The idea of Delegated Routing is to have a "proxy" node that would do the DHT queries for you, amortizing the number of connections and round trips across multiple requests. For us it means that our app can only talk to a single delegated routing node, instead of having to open thousands of connections to the actual DHT server nodes. The information under the hood still lives in the DHT, but delegated routing makes it less resource intensive.
There're publicly available delegated routing nodes ran by Protocol Labs, and we should try to use it in our app to see whether it brings any benefits in terms of resource usage.

Rabbit Holes

Frontend work is necessary for pagination. Not sure at what point we can fit it in.

No Gos

This project is not directly focused on improving energy consumption and battery life on laptops.

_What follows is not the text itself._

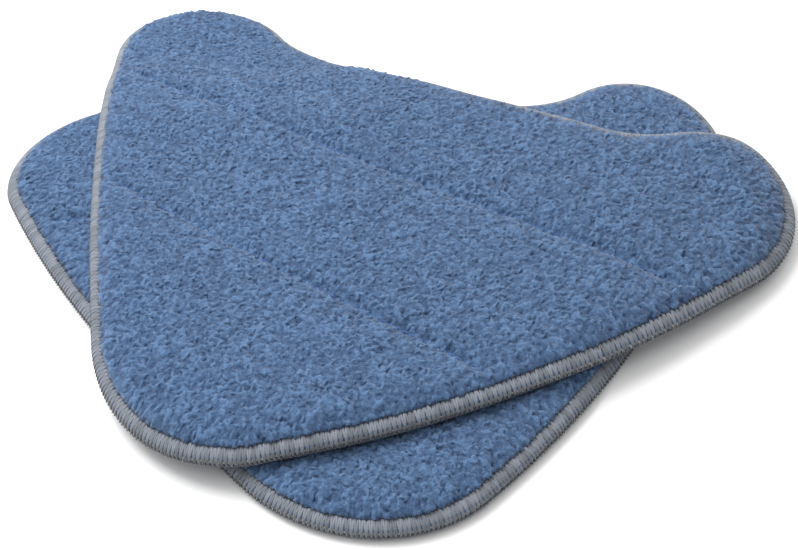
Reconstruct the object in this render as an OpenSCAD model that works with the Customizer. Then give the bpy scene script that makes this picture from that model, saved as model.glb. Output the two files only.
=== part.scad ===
// Pair of triangular steam-mop pads, the upper one lying turned on the lower one.
// Each pad: looped microfibre face, absorbent core and loop backing, overlocked all round,
// with two quilting rows sewn straight across.
// Millimetres. +Z is up, the pads' front corners point to -Y, and the origin is under the
// middle of the stack, on the surface that it lies on.

/* [Pad outline] */
// Width of one pad across its two rear corners
pad_width = 300; // [270:330]
// Depth of one pad from the rear corners to the front corner
pad_depth = 226; // [200:250]
// Radius of each rear corner
corner_radius = 40; // [30:50]
// Radius of the front corner
front_radius = 60; // [45:75]
// Radius of the long side curves
side_radius = 520; // [400:900]
// How far the rear edge lies in front of the rear corners' tips
rear_step = 14; // [6:20]
// Radius of the hollow between a rear corner and the rear edge
rear_hollow_radius = 50; // [30:70]

/* [Layers] */
// Thickness of the loop backing
backing_thickness = 1.2; // [0.8:0.1:2]
// Thickness of the absorbent core
core_thickness = 3.8; // [3:0.1:5]
// Thickness of the microfibre face with its pile
pile_thickness = 5.5; // [4:0.1:7]

/* [Overlocked edge] */
// Width of the overlocked band
band_width = 6.5; // [5:0.5:8]
// Height of the overlocked band
band_height = 6.4; // [5.5:0.1:7]
// Thickness that the looper threads add on each side
thread_thickness = 0.7; // [0.5:0.1:1]
// Width of the row of needle stitches along the band
needle_row_width = 1; // [0.6:0.1:1.5]

/* [Quilting rows] */
// Distance of the rear row in front of the rear corners' centres
rear_row_distance = 34; // [20:50]
// Distance of the front row in front of the rear corners' centres
front_row_distance = 99; // [80:115]
// Width of the channel that each row pulls into the pile
channel_width = 3; // [2:0.5:5]
// Depth of that channel
channel_depth = 3.5; // [2:0.5:4.5]
// Thickness of the sewing thread
row_thread = 0.6; // [0.4:0.1:1]

/* [Stack] */
// Turn of the upper pad, seen from above (minus is clockwise)
upper_turn = -29; // [-60:60]
// How far the upper pad is shifted to the right of the lower one
upper_shift_right = 24; // [-60:60]
// How far the upper pad is shifted to the rear of the lower one
upper_shift_rear = 6; // [-60:60]

/* [Hidden] */
pad_thickness = backing_thickness + core_thickness + pile_thickness;
core_bottom = backing_thickness;
pile_bottom = backing_thickness + core_thickness;

// Corner centres. Each pad is drawn about the middle of its two rear corner centres.
corner_centre = [pad_width / 2 - corner_radius, 0];
front_centre = [0, -(pad_depth - corner_radius - front_radius)];

// Centre of the side curve, which touches the corner's and the front corner's circles from outside.
corner_gap = norm(front_centre - corner_centre);
corner_way = (front_centre - corner_centre) / corner_gap;
side_to_corner = side_radius - corner_radius;
side_to_front = side_radius - front_radius;
side_along = (side_to_corner^2 - side_to_front^2 + corner_gap^2) / (2 * corner_gap);
side_across = sqrt(side_to_corner^2 - side_along^2);
side_centre = corner_centre + side_along * corner_way + side_across * [corner_way.y, -corner_way.x];

// Centre of the hollow, which touches the rear edge and the corner's circle.
rear_line = corner_radius - rear_step;
hollow_centre = [
    corner_centre.x - sqrt((corner_radius + rear_hollow_radius)^2 - (rear_line + rear_hollow_radius)^2),
    rear_line + rear_hollow_radius
];

// Directions, in degrees, in which one curve hands over to the next.
hollow_end = atan2(corner_centre.y - hollow_centre.y, corner_centre.x - hollow_centre.x);
corner_start = hollow_end + 180;
side_start = atan2(corner_centre.y - side_centre.y, corner_centre.x - side_centre.x);
side_end = atan2(front_centre.y - side_centre.y, front_centre.x - side_centre.x);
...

Although we can expect major improvements anyway.

Progress

This project will take multiple weeks. It's hard to say how many, because it needs some frontend work, and we don't know much about delegated routing yet, so it will take some time to put it in place and see if it helps in any way.
I believe splitting this project into multiple smaller ones will make it harder to follow-up, and it might be easier to track the progress in this section of the document, linking this doc in any relevant Hypertuesday document with some notes about what's going to be done on which week.
We can also track what's done right here.
    Optimized SQLite queries that select or join blobs table without needing the blob data by creating indices that only store blob metadata, so that SQLite doesn't need to read large pages with blob data causing a lot of cache misses.